El autor, aparte, introduce un procedimiento particular en el uso de los diálogos: los textuales de los personajes se presentan dentro del párrafo, separados por coma, y con el uso de una mayúscula en la primera letra de la palabra, un recurso literario que aportará, como suele suceder en un buen relato de ficción, no solo densidad a los personajes, sino también información para el lector, en relación al conflicto y desenlace de la historia.
En España, a pesar de los cuarenta años de franquismo, hoy su ciudadanía debe convivir con Vox, una fuerza política de ultraderecha, que viene ganando posiciones en base a la propagación del odio, la xenofobia y la discriminación contra distintas minorías, en especial los migrantes, y acá, en casa, también tenemos nuestros propios monstruos: los ejecutores del genocidio están muertos por razones de salud, o presos, por haber cometido delitos contra la humanidad, pero sus socios civiles, encabezados por hombres como Mauricio Macri, que no solo ganan elecciones, sino que cuentan con el apoyo de una gran base social, también impulsados por el odio; aparte, en el último tiempo, emergieron los negacionistas, o autodenominados libertarios, liderados por un demente que tiene un peligrosísimo discurso antipolítica.

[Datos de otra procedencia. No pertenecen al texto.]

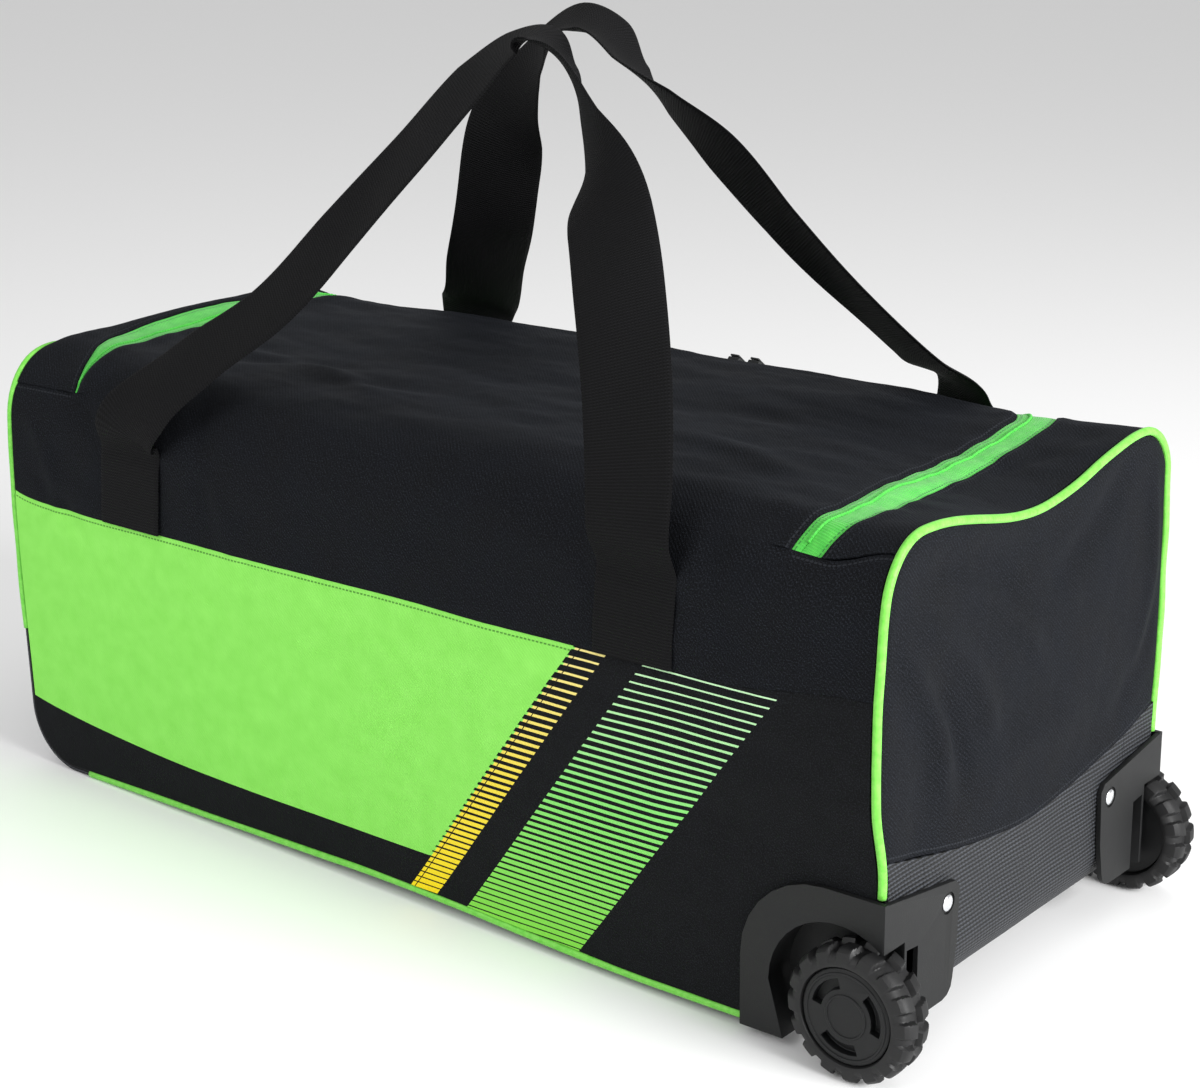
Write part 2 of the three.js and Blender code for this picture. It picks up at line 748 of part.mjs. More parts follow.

Abrevaya sin dudas encontró en la novela negra un cauce para darle vuelo a una serie de historias y personajes que en todos los casos tienen un anclaje con el horror del genocidio argentino, pero también, con la épica de un tiempo, y una juventud, que sigue inspirando no solo arte, en todas sus formas, sino también, lo mejor de nosotros.
Con El criadero, Gustavo Abrevaya ganó en 2003 el prestigioso premio Boris Spivacow. La novela fue publicada en España y Cuba, y reeditada en nuestro país por Revolver Editorial. Luego publicó Los infernautas (Grupo Tierra Trivium, 2013) y también El enviado (Punto de Encuentro, 2016), junto al colega Leonardo Killian.
Por estas horas, Gustavo Abrevaya y el resto de los integrantes del Grupo Juramento, se deben estar comiendo las uñas, ya que entre el jueves 11 y el sábado 13 de agosto, encabezarán la presentación de la versión local del prestigioso Festival Azabache, con una frondosa agenda de actividades y los referentes del género.